Read the trend first
Before anything else, decide what the trend is doing, because that single read frames everything else on the chart. There are only three answers: up, down, or sideways.
- Uptrend: price makes higher highs and higher lows. Buyers are in control, and pullbacks tend to find support.
- Downtrend: price makes lower highs and lower lows. Sellers dominate, and rallies tend to fail at resistance.
- Sideways (range): price oscillates between a ceiling and a floor without net progress.
A quick way to gauge trend is to glance at the slope of recent swing points and ask whether each new high and low is higher or lower than the last. Getting the trend right is the highest-leverage skill on a chart; a beautiful pattern read in the wrong trend direction is usually a losing trade.
Mark support and resistance
Once you know the trend, mark the levels price reacts to. Support is a price area where buying has repeatedly stepped in to halt declines; resistance is where selling has repeatedly capped advances. These are zones, not exact lines, and they form at prior swing highs and lows, round numbers, and areas of heavy past trading.
Their power comes from memory: traders remember where price turned before and act there again, which is what makes the levels self-reinforcing. A level that has held several times carries more weight, and when a strong support finally breaks, it often flips to act as resistance on the way back up. Our support and resistance guide goes deeper, but even marking the two or three most obvious levels transforms how a chart reads.
Check the volume
Below the price panel sits volume, the number of shares traded each period. Volume measures conviction, and it is the cleanest way to judge whether a move is real.
The principle is simple: volume confirms price. A breakout above resistance on heavy volume is far more convincing than the same breakout on thin volume, which often fails. A strong trend that starts losing volume may be running out of buyers. Spikes in volume frequently mark turning points, climaxes of buying or selling that exhaust one side. Reading price and volume together catches stories that price alone hides.
Add one confirming indicator
Only after you can read price, trend, and volume should you add an indicator, and just one to start. Indicators are derived from price, so they follow it; their value is confirmation, not prophecy.
Two beginner-friendly choices stand out. A moving average smooths price to clarify the trend and acts as a dynamic support or resistance line. The RSI gauges whether momentum has stretched too far in one direction. Pick one, learn how it behaves in different conditions, and resist the urge to stack five more on top.
Put the reads together
A clean chart-reading routine chains the steps. Confirm the trend, mark the key support and resistance, check whether recent moves carried volume, and only then consult your one indicator to confirm the bias. From there you can frame a scenario: where you would expect price to react, what would confirm a move, and what would invalidate your read.
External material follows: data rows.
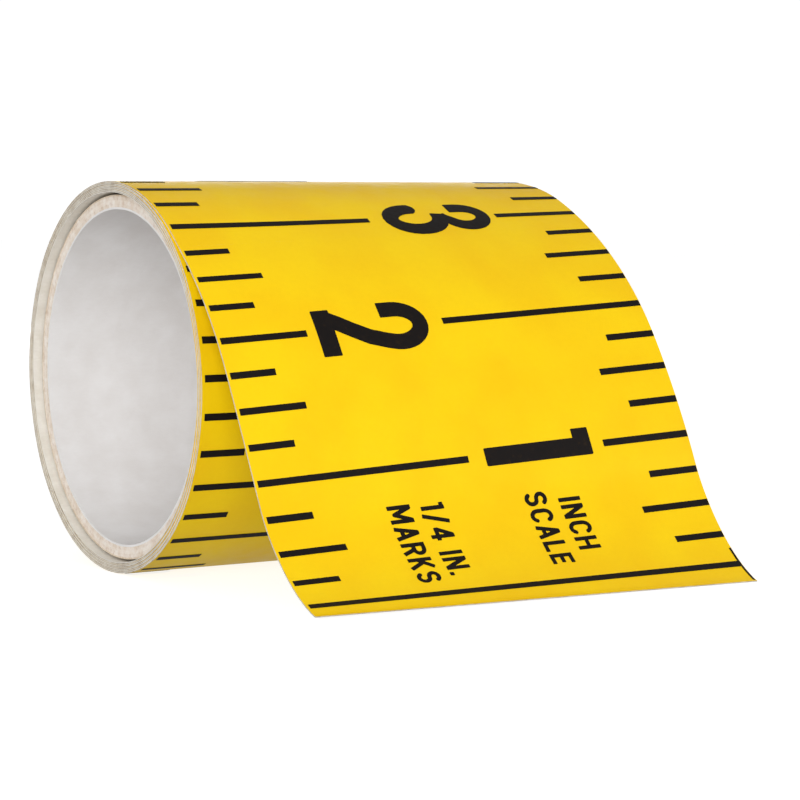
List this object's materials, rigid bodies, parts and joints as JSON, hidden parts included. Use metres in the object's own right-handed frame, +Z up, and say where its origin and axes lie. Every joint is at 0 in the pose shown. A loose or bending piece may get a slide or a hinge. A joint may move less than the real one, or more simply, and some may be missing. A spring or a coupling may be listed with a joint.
{
  "type": "adhesive ruler tape roll",
  "caption": "Roll of wide yellow inch-scale ruler tape with a peel-off paper liner, wound on a paper core and lying on its side, its free end curling down to the table.",
  "frame": {"origin": "middle of the roll's axis, inside the core's bore", "axes": "+X along the roll's axis, +Z up, the free end hangs on the -Y side and meets the table at z = -34 mm"},
  "size_m": [0.0856, 0.1034, 0.0682],
  "materials": {
    "printed_film": "semi-gloss yellow vinyl",
    "release_liner": "smooth siliconed paper",
    "scale_ink": "black printing ink",
    "white_lining": "smooth white paper",
    "grey_board": "grey-brown board",
    "kraft_paper": "brown kraft paper"
  },
  "bodies": {
    "coil": {"coil_printed_film": "printed_film", "coil_release_liner": "release_liner", "coil_scale_marks": "scale_ink", "coil_numerals": "scale_ink"},
    "core": {"core_white_lining": "white_lining", "core_board_ply_1": "grey_board", "core_board_ply_2": "grey_board", "core_board_ply_3": "grey_board", "core_kraft_wrap": "kraft_paper"},
    "upper_free_end": {"upper_film": "printed_film", "upper_release_liner": "release_liner", "upper_print": "scale_ink"},
    "middle_free_end": {"middle_film": "printed_film", "middle_release_liner": "release_liner", "middle_print": "scale_ink"},
    "lower_free_end": {"lower_film": "printed_film", "lower_release_liner": "release_liner", "lower_print": "scale_ink"},
    "peel_tab": {"peel_tab_film": "printed_film", "peel_tab_print": "scale_ink"}
  },
  "joints": [
    {"name": "core_slide", "type": "slide", "parent": "coil", "child": "core", "axis": [1, 0, 0], "range_m": [-0.0016, 0.006]},
    {"name": "upper_bend", "type": "hinge", "parent": "coil", "child": "upper_free_end", "pos_m": [0, -0.02807, 0.02162], "axis": [-1, 0, 0], "range_deg": [-12, 25], "stiffness_Nm_per_rad": 0.03, "springref_deg": 1.49},
    {"name": "middle_bend", "type": "hinge", "parent": "upper_free_end", "child": "middle_free_end", "pos_m": [0, -0.04356, 0.00174], "axis": [-1, 0, 0], "range_deg": [-12, 25]},
    {"name": "lower_bend", "type": "hinge", "parent": "middle_free_end", "child": "lower_free_end", "pos_m": [0, -0.05492, -0.02097], "axis": [-1, 0, 0], "range_deg": [-12, 25]},
    {"name": "film_peel", "type": "hinge", "parent": "lower_free_end", "child": "peel_tab", "pos_m": [0, -0.05884, -0.02598], "axis": [-1, 0, 0], "range_deg": [0, 70]}
  ],
  "couplings": [
    {"joint": "middle_bend", "follows": "upper_bend", "ratio": 1},
    {"joint": "lower_bend", "follows": "upper_bend", "ratio": 1}
  ]
}
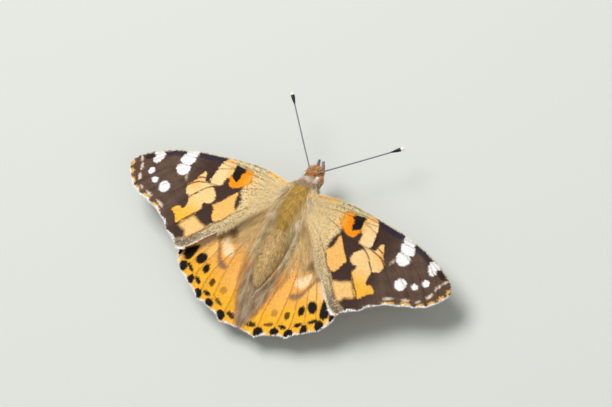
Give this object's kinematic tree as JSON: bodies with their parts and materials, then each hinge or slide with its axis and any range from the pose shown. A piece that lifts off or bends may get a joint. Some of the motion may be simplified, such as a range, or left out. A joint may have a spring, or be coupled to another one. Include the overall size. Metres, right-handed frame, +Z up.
{
  "type": "painted lady butterfly",
  "caption": "Life-size butterfly standing with its wings spread flat: furry body, clubbed feelers, orange wings with dark tips, white spots and raised veins.",
  "frame": {"origin": "on the floor, below the centre of the whole butterfly's box", "axes": "+Z up, the head points along -Y, the animal's left is +X"},
  "size_m": [0.0652, 0.0402, 0.0094],
  "materials": {
    "head_fur": "matte",
    "tongue_brown": "satin",
    "gold_fur": "matte",
    "tan_fur": "matte",
    "eye_brown": "gloss",
    "palp_fur": "matte",
    "feeler_black": "matte",
    "forewing_scales": "matte",
    "hindwing_scales": "matte",
    "leg_buff": "matte"
  },
  "bodies": {
    "root": {"head": "head_fur", "proboscis": "tongue_brown", "thorax": "gold_fur", "abdomen": "tan_fur", "eye_left": "eye_brown", "palp_left": "palp_fur", "antenna_left": "feeler_black", "forewing_left": "forewing_scales", "hindwing_left": "hindwing_scales", "foreleg_left": "leg_buff", "midleg_left": "leg_buff", "hindleg_left": "leg_buff", "eye_right": "eye_brown", "palp_right": "palp_fur", "antenna_right": "feeler_black", "forewing_right": "forewing_scales", "hindwing_right": "hindwing_scales", "foreleg_right": "leg_buff", "midleg_right": "leg_buff", "hindleg_right": "leg_buff"}
  },
  "joints": []
}
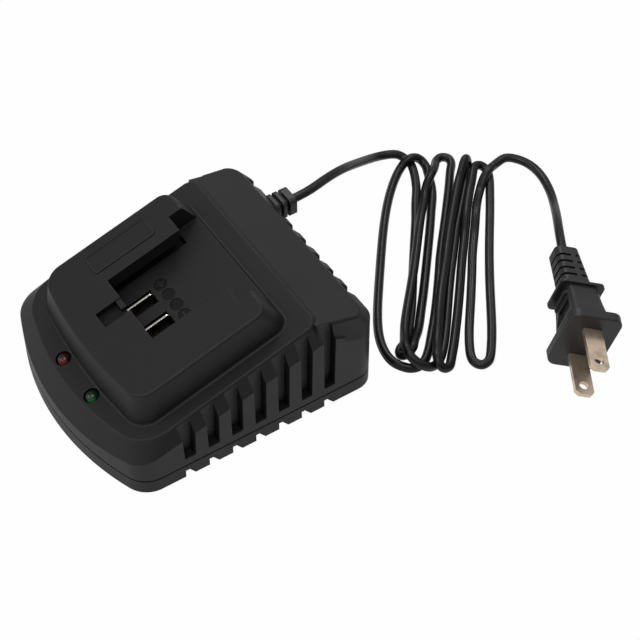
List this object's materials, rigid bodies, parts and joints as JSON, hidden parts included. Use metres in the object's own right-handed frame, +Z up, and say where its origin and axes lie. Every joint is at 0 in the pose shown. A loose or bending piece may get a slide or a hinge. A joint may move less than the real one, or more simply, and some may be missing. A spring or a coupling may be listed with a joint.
{
  "type": "power tool battery charger",
  "caption": "Corded battery charger for slide-in power tool packs: sloping housing with a rail dock, contact blades, status lights and louvres, and a coiled mains cord with its plug.",
  "frame": {"origin": "on the surface that the charger stands on, under the middle of its housing", "axes": "+Z up, +Y towards the rear wall, where the cord leaves and the battery slides in, +X to the right seen from the low front"},
  "size_m": [0.1338, 0.1983, 0.0456],
  "materials": {
    "housing_plastic": "fine moulded texture, semi-matt charcoal",
    "base_plastic": "fine moulded texture, semi-matt charcoal",
    "foot_rubber": "matt",
    "plate_foil": "satin, blank",
    "screw_steel": "plated",
    "label_foil": "satin black, blank, with a light border",
    "red_lens": "diffused lens",
    "green_lens": "diffused lens",
    "board_laminate": "solder resist over glass laminate",
    "terminal_plastic": "moulded",
    "contact_metal": "nickel plated",
    "core_ferrite": "sintered, matt",
    "winding_tape": "copper winding under yellow tape",
    "can_sleeve": "sleeved can",
    "film_case": "moulded case",
    "chip_epoxy": "moulded epoxy",
    "sink_aluminium": "extruded",
    "fuse_glass": "glass tube with plated caps",
    "choke_ferrite": "wound ferrite drum",
    "resistor_body": "lacquered",
    "grommet_rubber": "semi-matt",
    "wire_brown": "insulation",
    "wire_blue": "insulation",
    "clamp_plastic": "moulded",
    "plug_plastic": "moulded, semi-matt",
    "blade_brass": "nickel plated",
    "cord_jacket": "semi-gloss jacket"
  },
  "bodies": {
    "root": {"top_cover": "housing_plastic", "base_cover": "base_plastic", "rubber_feet": "foot_rubber", "rating_plate": "plate_foil", "housing_screws": "screw_steel", "dock_label": "label_foil", "red_led": "red_lens", "green_led": "green_lens", "circuit_board": "board_laminate", "board_screws": "screw_steel", "terminal_block": "terminal_plastic", "positive_terminal": "contact_metal", "negative_terminal": "contact_metal", "transformer_core": "core_ferrite", "transformer_winding": "winding_tape", "input_capacitor": "can_sleeve", "output_capacitors": "can_sleeve", "safety_capacitor": "film_case", "bridge_rectifier": "chip_epoxy", "control_chip": "chip_epoxy", "heat_sink": "sink_aluminium", "power_transistor": "chip_epoxy", "line_fuse": "fuse_glass", "line_choke": "choke_ferrite", "resistors": "resistor_body", "cord_grommet": "grommet_rubber", "live_wire": "wire_brown", "neutral_wire": "wire_blue", "cord_clamp": "clamp_plastic", "clamp_screws": "screw_steel", "plug_body": "plug_plastic", "plug_strain_relief": "plug_plastic", "plug_blade_live": "blade_brass", "plug_blade_neutral": "blade_brass", "cord_lead": "cord_jacket", "cord_tail": "cord_jacket", "cord_coil": "cord_jacket"}
  },
  "joints": []
}
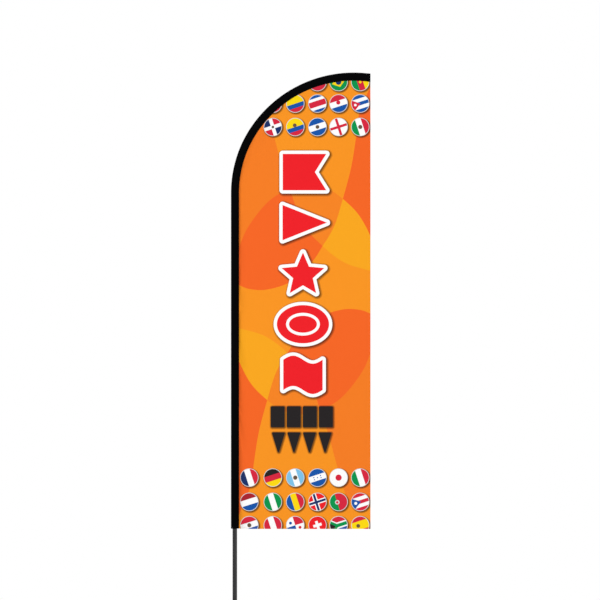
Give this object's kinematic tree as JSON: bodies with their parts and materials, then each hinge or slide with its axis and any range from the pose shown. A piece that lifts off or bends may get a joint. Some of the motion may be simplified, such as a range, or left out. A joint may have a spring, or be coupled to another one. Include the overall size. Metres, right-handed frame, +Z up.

That last point, invalidation, is what separates analysis from hope. Before acting on any chart read, define the level at which you would admit you were wrong, and size the trade with a tool like our risk/reward calculator so the entry, stop, and target are set before emotion enters.
The bottom line
Reading a stock chart is a layered skill: axes, then trend, then levels, then volume, then a single indicator. Build it in that order and a chart stops looking like noise and starts telling a story about who is in control and where price might react. Everything more advanced, from patterns to multi-indicator systems, sits on top of this foundation.
Frequently asked questions
- How do you read a stock chart for beginners?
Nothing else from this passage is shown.